Number 13 is also not a canon violation. Adding a relative to a characters backstory only violates continuity if continuity has previously established the relative doesn't exist. Spock's notorious for relatives popping up out of the blue: Sarek, Amanda and Sybok. Even Saavik to some extent.
Number 12. Has this writer ever seen a Klingon or watched Star Trek? Klingon honor is a joke. The make works with how the Klingon look has evolved since TMP. The baldness is the only radical departure.
Number 11 We see one type of Starfleet ship in TOS. but I doubt that's the only starship design in the entire fleet. By the movies we see addition designs. So no, the Connies aren't the only "starships" out there.
Number 10 Nope, We see the insigna on non-Enterprise personnel in TOS. The other insignia were a production error.
Number 09. We don't know anything about PIke's career outside the Cage/Menagerie. So who knows what things he's done. The writer's really grasping to hit the magic 15.
Number 08. No it's not been "said time and again that the Klingons didn’t acquire cloaking technology until after the Romulans." At least not by anyone writing the show.
Number 07. Nope. Kirk and Spock are well aware of Organia at the start of "Errand of Mercy". What they don't know is the Organians are godlike non-corporeal beings.
Number 06. Is the tribble alive? I don't recall it moving.
Number 05. More grasping at straws. Why is this so high on the list?
Number 04. Yeah, I think Stamets and Lorca know they did a "bad thing". No really a canon violation. One of the reason we know about the ban is from characters defying the ban.
Number 03. Haha, They even mention the holodeck in all but name from TAS. It's pretty obvious the DISCO version is not the "can't be distinguished from reality type" introduced in TNG.
Number 02. Another grasp. The Andorians and the Tellerites are barely present in TOS-VOY, why is this an issue?
Number 01. The Spore Drive. As discussed ad nauseam here and probably elsewhere, it's another in a long list of tech buried and forgotten in Star Trek. The whole "never mention in future shows" is disingenuous. Well duh, it's being written decades later!
 
But we don't know if we saw all five years. Certainly it doesn't appear as if a TOS season would be one year long, as there's a full three years between "Errand of Mercy" and "Day of the Dove" already...

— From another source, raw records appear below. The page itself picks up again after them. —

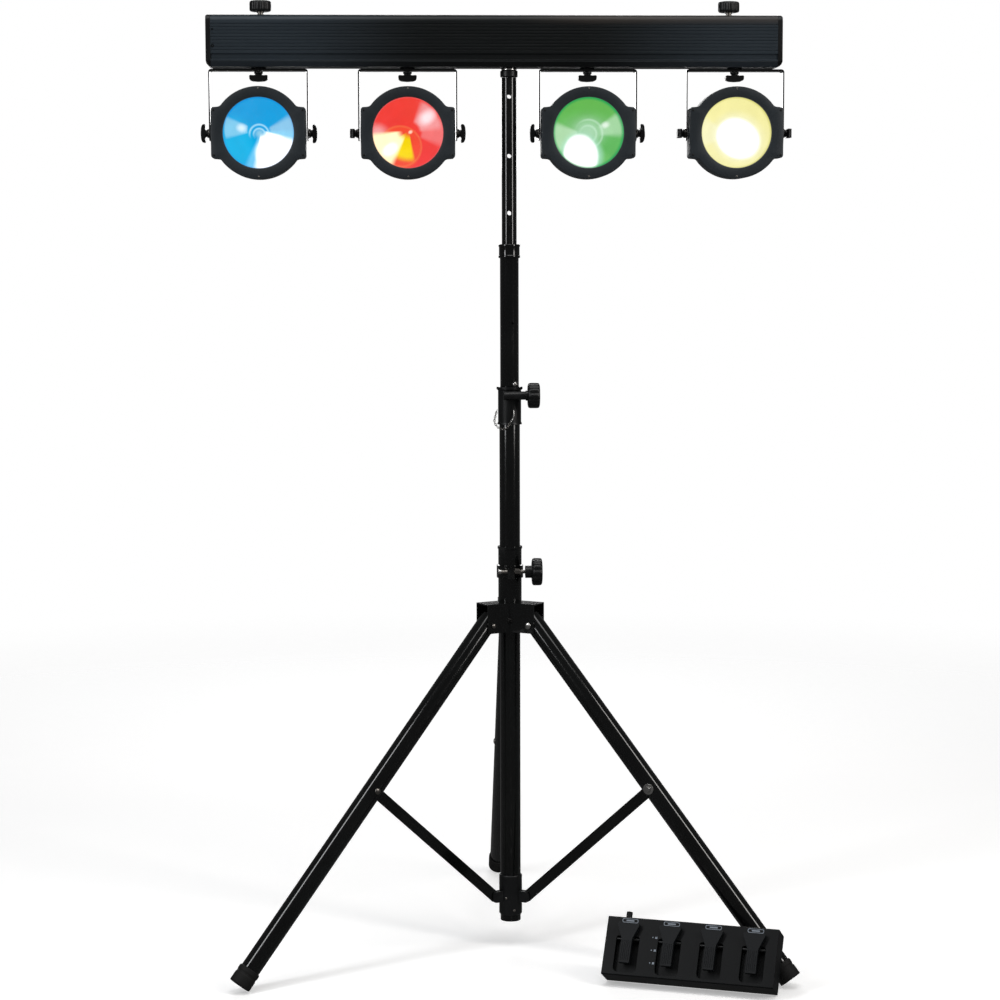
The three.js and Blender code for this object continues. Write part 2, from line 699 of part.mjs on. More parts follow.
const lugInner = braceThickness / 2 + gap + 0.1;
const lugOutline = roundedBox(bottomCollarRadius - 2, bracePivotReach + 7,
  bracePivotHeight - 10, bracePivotHeight + 10, [0, 7, 7, 0], 3);
const lugPair = join([
  plateAcross(lugOutline, lugInner, lugInner + lugPlate),
  plateAcross(lugOutline, -lugInner - lugPlate, -lugInner),
]);
const bottomCollar = cut(join([
  turned([
    [0, bottomCollarBottom], [bottomCollarRadius - 1, bottomCollarBottom],
    [bottomCollarRadius, bottomCollarBottom + 1.5], [bottomCollarRadius, bottomCollarTop - 1.5],
    [bottomCollarRadius - 1, bottomCollarTop], [0, bottomCollarTop],
  ]),
  ...Object.values(legAzimuths).map((turn) => spun(lugPair, turn)),
]), [rod(collarBore, bottomCollarBottom - 1, bottomCollarTop + 1, roundSides)]);
addPiece("collar_bottom", bottomCollar, "plastic_black");

// ---- the foot controller, built upright with its tread face to -Y ------------------------------
const pedalXs = [];
for (let i = 0; i < pedalCount; i += 1) {
  pedalXs.push(caseWidth / 2 + pedalPitch * (i - (pedalCount - 1) / 2));
}
const down = (distance) => caseHeight - distance;

const caseShell = join([
  plateAlong(outline([
    [-caseDepth + 1.5, 0], [-1, 0], [0, 1], [0, caseHeight - 1], [-1, caseHeight],
    [-caseDepth + 1.5, caseHeight], [-caseDepth, caseHeight - 1.5], [-caseDepth, 1.5],
  ]), 0, caseWidth),
  rod(5.3, caseHeight - 1, caseHeight + 14, 16).translate(31, -caseDepth * 0.55, 0),
]);
const wells = pedalXs.map((x) => plateAcross(
  roundedBox(x - wellWidth / 2, x + wellWidth / 2, down(wellEnd), down(wellTop), [7, 7, 4, 4]),
  -caseDepth - 1,
  -caseDepth + wellDepth,
));
const controllerCase = cut(caseShell, wells);

const pedalUnder = -caseDepth - 0.6;
const pedalPivotDepth = -caseDepth + 3;
const h = pedalHeadWidth / 2;
const s = pedalStemWidth / 2;
const pedal = join([
  plateAcross(outline([
    [-s, down(pedalEnd)], [s, down(pedalEnd)], [s, down(pedalNeck)],
    [h - 1, down(pedalTop + 3)], [h - 2, down(pedalTop)],
    [-h + 2, down(pedalTop)], [-h + 1, down(pedalTop + 3)], [-s, down(pedalNeck)],
  ]), pedalUnder - pedalThickness, pedalUnder),
  block(-s + 1, s - 1, pedalUnder - 1, pedalPivotDepth + 2, down(pedalNeck + 4), down(pedalNeck - 3)),
  along("x", rod(2.5, -wellWidth / 2 + 0.5, wellWidth / 2 - 0.5, 12),
    [0, pedalPivotDepth, down(pedalNeck)]),
]);

// the case leans back until its upper rear edge rests on the right leg
const caseTurn = new THREE.Matrix4().makeRotationZ(rad(caseYaw))
  .multiply(new THREE.Matrix4().makeRotationX(-rad(90 - caseLean)));
const edgeStart = new THREE.Vector3(0, 0, caseHeight).applyMatrix4(caseTurn);
edgeStart.x += caseX;
const edgeLine = new THREE.Vector3(1, 0, 0).applyMatrix4(caseTurn);
const rightSpin = new THREE.Matrix4().makeRotationZ(rad(legAzimuths.right));
const legStart = legOrigin.clone().applyMatrix4(rightSpin);
const legLine = downLeg.clone().transformDirection(rightSpin);
const between = edgeLine.clone().cross(legLine).normalize();
if (between.y < 0) between.negate();
const caseY = (legStart.clone().sub(edgeStart).dot(between) - legRadius - gap) / between.y;
const casePlace = new THREE.Matrix4().makeTranslation(caseX, caseY, 0).multiply(caseTurn);

addPiece("controller_case", controllerCase, "case_black", casePlace);
for (const [i, x] of pedalXs.entries()) {
  const pedalPlace = casePlace.clone().multiply(new THREE.Matrix4().makeTranslation(x, 0, 0));
  addPiece(`pedal_${i + 1}`, pedal, "plastic_black", pedalPlace);
}

// ---- origin: middle of the footprint, on the floor -----------------------------------------
object.updateMatrixWorld(true);
const box = new THREE.Box3().setFromObject(object, true);
const shift = new THREE.Vector3(
  -(box.min.x + box.max.x) / 2,
  -(box.min.y + box.max.y) / 2,
  -box.min.z,
);
for (const mesh of object.children) mesh.position.add(shift);

export default object;
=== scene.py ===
import json
import math

import bmesh
import bpy
from mathutils import Matrix, Vector

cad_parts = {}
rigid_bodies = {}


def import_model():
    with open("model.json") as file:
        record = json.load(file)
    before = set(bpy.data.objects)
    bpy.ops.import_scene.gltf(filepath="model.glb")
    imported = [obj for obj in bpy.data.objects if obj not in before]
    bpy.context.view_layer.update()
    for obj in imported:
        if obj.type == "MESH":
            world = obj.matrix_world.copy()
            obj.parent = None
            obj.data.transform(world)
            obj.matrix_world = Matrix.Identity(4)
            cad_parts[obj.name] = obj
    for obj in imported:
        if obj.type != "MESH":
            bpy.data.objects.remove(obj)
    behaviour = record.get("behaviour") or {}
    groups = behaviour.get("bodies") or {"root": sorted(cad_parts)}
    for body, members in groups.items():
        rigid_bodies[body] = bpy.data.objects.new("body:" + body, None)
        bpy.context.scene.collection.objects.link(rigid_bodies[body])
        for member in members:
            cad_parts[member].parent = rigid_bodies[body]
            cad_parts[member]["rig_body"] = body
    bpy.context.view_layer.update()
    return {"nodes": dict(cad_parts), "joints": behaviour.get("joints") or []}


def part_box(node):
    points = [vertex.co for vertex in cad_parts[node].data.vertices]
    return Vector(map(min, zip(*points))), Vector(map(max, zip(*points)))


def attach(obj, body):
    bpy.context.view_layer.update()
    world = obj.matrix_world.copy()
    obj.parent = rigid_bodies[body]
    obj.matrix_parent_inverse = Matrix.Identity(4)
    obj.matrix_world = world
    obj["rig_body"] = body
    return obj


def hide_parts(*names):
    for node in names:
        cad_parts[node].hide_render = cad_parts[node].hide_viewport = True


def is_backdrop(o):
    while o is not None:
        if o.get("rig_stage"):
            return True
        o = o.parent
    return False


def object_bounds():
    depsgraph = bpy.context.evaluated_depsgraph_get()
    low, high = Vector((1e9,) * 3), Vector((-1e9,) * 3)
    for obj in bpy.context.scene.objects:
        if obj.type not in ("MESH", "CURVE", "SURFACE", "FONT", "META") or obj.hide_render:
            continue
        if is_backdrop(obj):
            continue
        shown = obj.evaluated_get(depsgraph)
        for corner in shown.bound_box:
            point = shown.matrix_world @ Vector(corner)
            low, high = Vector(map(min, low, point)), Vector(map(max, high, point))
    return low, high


# A light bar with four lit lamp heads on a tripod stand, and its foot controller.
# Metres, +Z up, the lamps face -Y. MM turns a size in millimetres into metres.
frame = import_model()
nodes = frame["nodes"]
joints = {joint["name"]: joint for joint in frame["joints"]}
MM = 0.001
FRONT = Vector((0, -1, 0))


def body_of(node):
    return nodes[node]["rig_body"]


def middle(node):
    low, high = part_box(node)
    return (low + high) / 2


def pivot(joint):
    return Vector(joints[joint]["pos_m"])


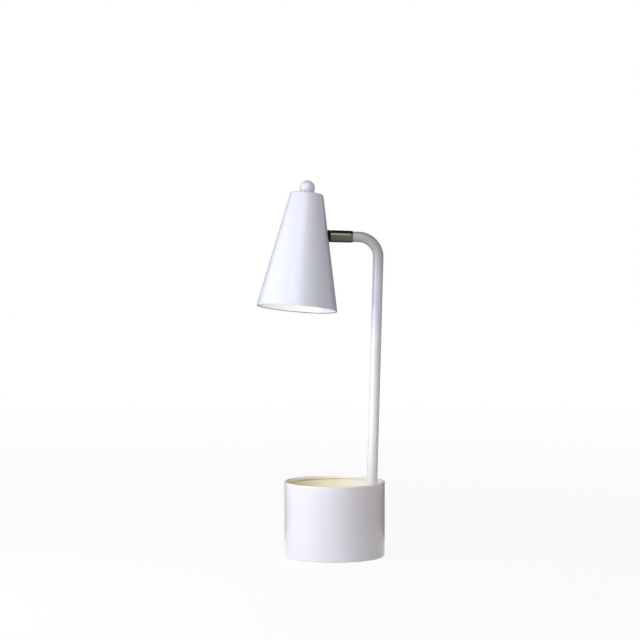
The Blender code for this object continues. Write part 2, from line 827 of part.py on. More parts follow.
def make_finial_ball():
    """A sphere cut off flat where it sits on the shade, bored for the nipple."""
    thread_radius = nipple_radius + slip_gap
    thread_top = ball_bottom + ball_thread_depth
    end_angle = math.pi - math.asin(ball_base_radius / ball_radius)
    corners = []
    for step in range(ball_steps + 1):
        angle = end_angle * step / ball_steps
        corners.append((ball_radius * math.sin(angle), ball_centre + ball_radius * math.cos(angle), 0))
    corners += [(thread_radius, ball_bottom, 0), (thread_radius, thread_top, 0), (0, thread_top, 0)]
    mesh = turned_mesh("finial_ball", corners)
    add_part("finial_ball", mesh, white_paint, shade_frame)


def make_finial_nipple():
    corners = ring_corners(nipple_bore_radius, nipple_radius,
                           ball_bottom + ball_thread_depth - seat_gap, cap_top - cap_thread_depth)
    mesh = turned_mesh("finial_nipple", corners, closed=True, sides=small_sides)
    add_part("finial_nipple", mesh, zinc, shade_frame)


def make_top_washer():
    corners = ring_corners(nipple_radius + slip_gap, top_washer_radius, top_washer_top,
                           top_washer_top - top_washer_thickness)
    mesh = turned_mesh("top_washer", corners, closed=True, sides=small_sides)
    add_part("top_washer", mesh, zinc, shade_frame)


def make_holder_cap():
    thread_radius = nipple_radius + slip_gap
    shoulder = cap_top - cap_neck_height
    corners = [
        (thread_radius, cap_top, 0),
        (cap_neck_radius, cap_top, holder_fillet),
        (cap_neck_radius, shoulder, holder_fillet),
        (cap_radius, shoulder, cap_shoulder_fillet),
        (cap_radius, cap_bottom, 0),
        (cap_radius - cap_wall, cap_bottom, 0),
        (cap_radius - cap_wall, shoulder - cap_wall, cap_shoulder_fillet - cap_wall),
        (cap_neck_radius, shoulder - cap_wall, 0),
        (cap_neck_radius, cap_top - cap_thread_depth, 0),
        (thread_radius, cap_top - cap_thread_depth, 0),
    ]
    mesh = turned_mesh("holder_cap", corners, closed=True, sides=small_sides)
    cap = add_part("holder_cap", mesh, black_plastic, shade_frame)
    inlet = prism_mesh("lead_inlet", lead_radius + lead_inlet_gap, cap_neck_radius,
                       cap_radius + overrun, small_sides)
    cut(cap, add_cutter("lead_inlet", inlet, shade_frame, (0, 0, lead_inlet),
                        (0, math.pi / 2, 0)))


def make_holder_body():
    recess_bore = cap_radius + slip_gap
    corners = [
        (recess_bore, holder_top, 0),
        (holder_radius, holder_top, holder_fillet / 2),
        (holder_radius, holder_bottom + holder_taper_height, holder_fillet),
        (holder_lip_radius, holder_bottom, holder_fillet),
        (holder_bore_radius, holder_bottom, holder_fillet),
        (holder_bore_radius, holder_ledge, 0),
        (recess_bore, holder_ledge, 0),
    ]
    mesh = turned_mesh("holder_body", corners, closed=True, sides=small_sides)
    add_part("holder_body", mesh, black_plastic, shade_frame)


def make_holder_insert():
    boss_radius = holder_bore_radius - slip_gap
    corners = [
        (0, insert_top, 0),
        (cap_radius, insert_top, 0),
        (cap_radius, insert_bottom, 0),
        (boss_radius, insert_bottom, 0),
        (boss_radius, boss_bottom, holder_fillet),
        (0, boss_bottom, 0),
    ]
    mesh = turned_mesh("holder_insert", corners, sides=small_sides)
    add_part("holder_insert", mesh, porcelain, shade_frame)


def make_screw_shell():
    outer = shell_radius + shell_wall
    corners = [
        (shell_radius, shell_top, 0),
        (shell_flange_radius, shell_top, 0),
        (shell_flange_radius, shell_top - shell_wall, 0),
        (outer, shell_top - shell_wall, 0),
        (outer, shell_top - shell_length, 0),
        (shell_radius, shell_top - shell_length, 0),
    ]
    mesh = turned_mesh("screw_shell", corners, closed=True, sides=small_sides)
    add_part("screw_shell", mesh, brass, shade_frame)


def make_centre_contact():
    corners = disc_corners(contact_radius, boss_bottom - seat_gap, boss_bottom - contact_height,
                           0, contact_radius / 4)
    mesh = turned_mesh("centre_contact", corners, sides=small_sides)
    add_part("centre_contact", mesh, brass, shade_frame)


def make_bulb_cap():
    """Solid up to the thread, then a thin shell that holds the glass."""
    thread_top = bulb_tip - bulb_tip_height - bulb_cone_height
    inner = bulb_thread_radius - bulb_thread_wall
    glass_seat = bulb_cap_bottom + glass_neck_depth + seat_gap
    corners = [
        (0, bulb_tip, 0),
        (bulb_tip_radius, bulb_tip, 0),
        (bulb_tip_radius, bulb_tip - bulb_tip_height, 0),
        (bulb_thread_radius, thread_top, 0),
        (bulb_thread_radius, bulb_cap_bottom + glass_neck_depth / 3, 0),
        (bulb_collar_radius, bulb_cap_bottom, 0),
        (bulb_collar_radius - bulb_thread_wall, bulb_cap_bottom, 0),
        (inner, bulb_cap_bottom + glass_neck_depth / 3, 0),
        (inner, glass_seat, 0),
        (0, glass_seat, 0),
    ]
    mesh = turned_mesh("bulb_cap", corners, sides=small_sides)
    add_part("bulb_cap", mesh, aluminium, shade_frame)


def make_bulb_glass():
    """The neck flares into the globe by an arc, and the globe closes at the bottom."""
    corners = [(glass_neck_radius, bulb_cap_bottom + glass_neck_depth, 0)]
    for step in range(flare_steps + 1):
        angle = (math.pi / 2 - flare_angle) * step / flare_steps
        corners.append((flare_centre_x - glass_flare_radius * math.cos(angle),
                        neck_end - glass_flare_radius * math.sin(angle), 0))
    for step in range(1, globe_steps + 1):
        angle = flare_angle + (math.pi - flare_angle) * step / globe_steps
        corners.append((globe_radius * math.sin(angle),
                        globe_centre + globe_radius * math.cos(angle), 0))
    mesh = turned_mesh("bulb_glass", corners, wall=glass_wall)
    add_part("bulb_glass", mesh, opal_glass, shade_frame)


def make_holder_lead():
    """Out of the stem's bore, up beside the lampholder and in through the cap's side."""
    along = Vector((math.cos(shade_droop), 0, math.sin(shade_droop)))
    start = along * (shade_axis_offset - stem_end + lead_in_stem)
    lower = along * (lead_stand / math.cos(shade_droop))
    end_x = nipple_radius + lead_tail_gap + lead_radius
    corners = [
        (start.x, start.z, 0),
        (lower.x, lower.z, lead_bend_radius),
        (lead_stand, lead_inlet, lead_bend_radius),
        (end_x, lead_inlet, 0),
    ]
    points = [(point.x, 0, point.y) for point in filleted(corners, False)]
    mesh = bar_mesh("holder_lead", points, lead_radius, lead_half_sides)
    add_part("holder_lead", mesh, white_sleeving, shade_frame)


make_base_pad()
make_bottom_plate()
make_cover_screws()
make_base_weight()
make_cup_shell()
make_cord_grommet()
make_cup_floor()
make_post_foot()
make_foot_washer()
make_foot_nut()
make_arm_tube()
make_swivel_sleeve()
make_friction_bush()
make_stop_screw()
make_head_stem()
make_outer_seat()
make_inner_seat()
make_stem_washer()
make_stem_nut()
make_shade()
make_finial_ball()
make_finial_nipple()
make_top_washer()
make_holder_cap()
make_holder_body()
make_holder_insert()
make_screw_shell()
make_centre_contact()
make_bulb_cap()
make_bulb_glass()
make_holder_lead()
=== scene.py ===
# Desk lamp with a pen cup: finishes, fine forms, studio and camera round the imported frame
import math

import bmesh
import bpy
from mathutils import Matrix, Vector


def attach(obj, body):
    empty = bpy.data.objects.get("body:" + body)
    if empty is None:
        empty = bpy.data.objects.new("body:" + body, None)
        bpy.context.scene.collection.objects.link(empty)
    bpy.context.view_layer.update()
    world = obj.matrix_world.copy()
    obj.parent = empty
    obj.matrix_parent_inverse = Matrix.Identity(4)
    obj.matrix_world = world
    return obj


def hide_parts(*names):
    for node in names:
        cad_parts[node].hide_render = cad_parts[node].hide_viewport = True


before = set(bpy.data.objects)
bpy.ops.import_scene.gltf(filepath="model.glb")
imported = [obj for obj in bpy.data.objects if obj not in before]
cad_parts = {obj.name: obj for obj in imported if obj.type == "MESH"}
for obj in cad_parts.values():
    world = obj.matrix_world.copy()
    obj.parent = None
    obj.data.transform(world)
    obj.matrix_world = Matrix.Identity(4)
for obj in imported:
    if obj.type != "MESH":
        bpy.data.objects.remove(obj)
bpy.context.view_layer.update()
print("frame loaded:", len(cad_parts), "nodes")

mm = 0.001  # forms are drawn in millimetres
tiny = 0.000001
fullTurn = 2 * math.pi
quarter = math.pi / 2


def picked(sizes, names):  # some of a piece's values, in the order of the names
    return (sizes[name] for name in names.split())


# outlines are lists of (radius or x, height) that are turned or swept later
def rounded(corners, closed=False, step=math.radians(12), fewest=3):
    points = []  # corners are (x, z, fillet radius)
    count = len(corners)
    for index, (x, z, radius) in enumerate(corners):
        corner = Vector((x, z))
        if radius == 0 or (not closed and index in (0, count - 1)):
            points.append(corner)
            continue
        before = (Vector(corners[index - 1][:2]) - corner).normalized()
        after = (Vector(corners[(index + 1) % count][:2]) - corner).normalized()
        half = before.angle(after) / 2
        centre = corner + (before + after).normalized() * radius / math.sin(half)
        start = corner + before * radius / math.tan(half) - centre
        end = corner + after * radius / math.tan(half) - centre
        sweep = start.angle_signed(end)
        steps = max(fewest, round(abs(sweep) / step))
        for part in range(steps + 1):
            turn = Matrix.Rotation(-sweep * part / steps, 2)
            points.append(centre + turn @ start)
    kept = points[:1]
    for point in points[1:]:
        if (point - kept[-1]).length > tiny:
            kept.append(point)
    return kept


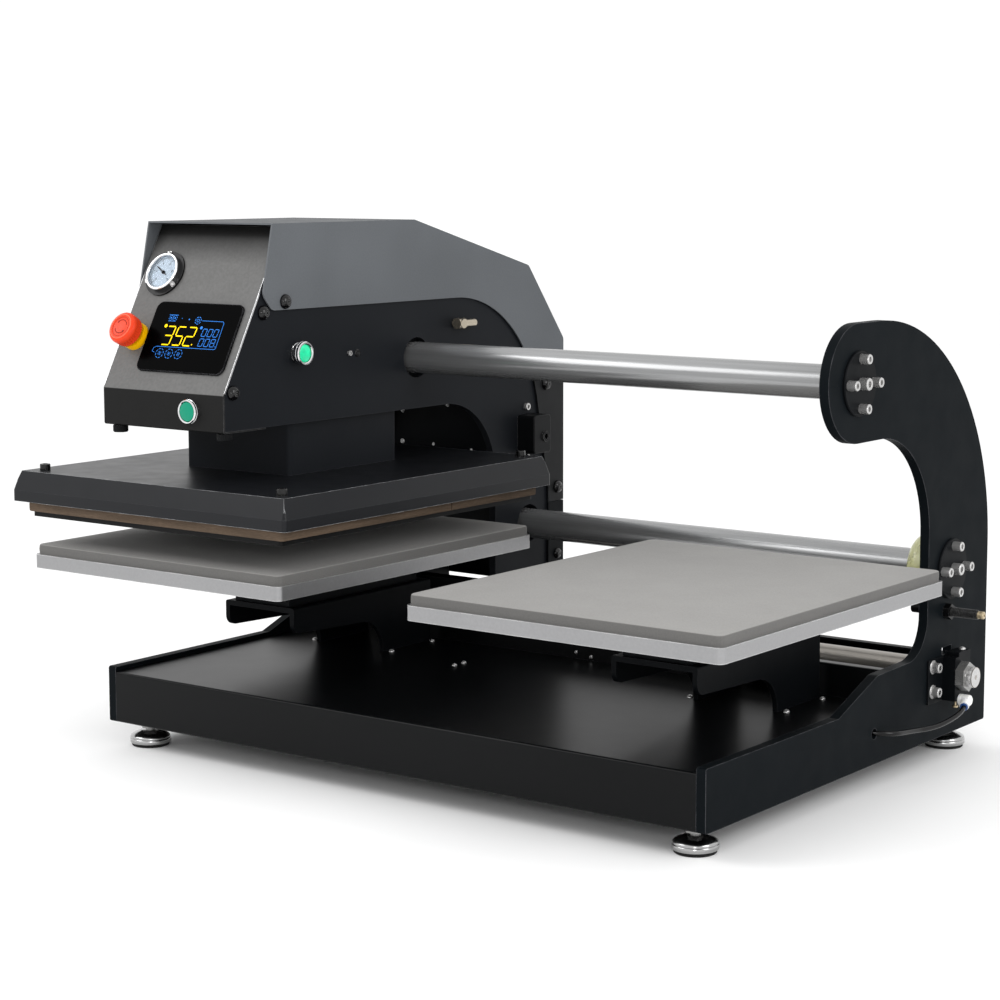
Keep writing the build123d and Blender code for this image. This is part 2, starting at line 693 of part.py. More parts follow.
# Deck that carries the press cylinder, and the panel behind the platen
deck_back_y = upper_rail_y - bearing_half - head_deck_gap
deck = slab(-head_in_x, head_in_x, head_deck_front_y, deck_back_y, head_deck_z, head_deck_z + head_deck_t)
deck -= bar_z(head_deck_z, head_deck_z + head_deck_t, 0, 0, ram_r + ram_clearance)
for x in (-guide_x, guide_x):
    deck -= bar_z(head_deck_z, head_deck_z + head_deck_t, x, 0, guide_r + ram_clearance)
nodes["head_deck"] = at_head(deck)
nodes["rear_panel"] = at_head(slab(-head_in_x, head_in_x, head_column_y0, head_column_y0 + rear_panel_t,
                                   rear_panel_z0, hood_knee_z - rear_panel_gap))

# Slider on the drive tube, with a crossbar between the head's columns
slider = slab(-slider_half_w, slider_half_w, drive_y - slider_half, drive_y + slider_half,
              drive_z - slider_half, drive_z + slider_half)
slider = fillet(slider.edges().filter_by(Axis.X), bearing_edge_r)
slider += slab(-head_in_x, head_in_x, drive_y - crossbar_half_y, drive_y + crossbar_half_y,
               drive_z + slider_half, crossbar_z1)
slider -= bar_x(-slider_half_w, slider_half_w, drive_y, drive_z, drive_tube_r + bearing_clearance)
nodes["drive_slider"] = at_head(slider)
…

In any case, DSC isn't at risk of contradicting timeline specifics. Basically nothing is happening in the 2250s that they would have to mind; they have cleared the Pike hurdle already, by being post-"The Cage".

Timo Saloniemi
 
we don’t even know that the five year mission lasted for five years. It could have been end six months early or extended for two years.

Technically true but, short of that ever being said, I tend to go with what would've happened in the absence of anything indicating it would be any different.

But now I'm going to have to put on the beginning of "Q2"...
 
Quoting Icheb word-for-word:

"Finally, in the year 2270, Kirk completed his historic five-year mission and one of the greatest chapters in Starfleet History came to a close."

Bam! End of story.

Icheb is a smart, studious, thorough kid. If it was longer or shorter than five years, he would've said so right there. That's good enough for me. If it's not good enough for anyone else, then I don't know what to tell you.
 
they say it takes in the prime universe but there have been so many things that have gone against established canon that it makes star trek: enterprise look like child's play.

yes, im a huge nerd and these things bother me.
You're on a board full of "huge nerds" some of whom are bothered by what they perceive as canon violations, whether they can be justified, explained, rebutted or not. The process I suggest in order to deal with these situations is, get over it.
 
Then I guess Discovery isn't Prime, it wasn't in the script.

There are quite a lot of commonly accepted facts we have for the shows that came from BTS info and not the script itself.

I’m watching on Netflix, so Im not including the extras because I haven’t seen them. And it’s the script that counts. The TOS timeframe was deliberately ambiguous, now fans are splitting hairs over inferred dates calculated from dialogue spoken a quarter century and three series later.

It needs to be in the script and shown on screen to matter.

Technically true but, short of that ever being said, I tend to go with what would've happened in the absence of anything indicating it would be any different.

But now I'm going to have to put on the beginning of "Q2"...

Just pointing out that the assumptions we made can be completely destroyed if a new writer fills in some blanks we thought we’d accounted for.
 
Just pointing out that the assumptions we made can be completely destroyed if a new writer fills in some blanks we thought we’d accounted for.

See the post I made immediately afterwards, when when I checked the episode.

But, yes, in general this point is very valid.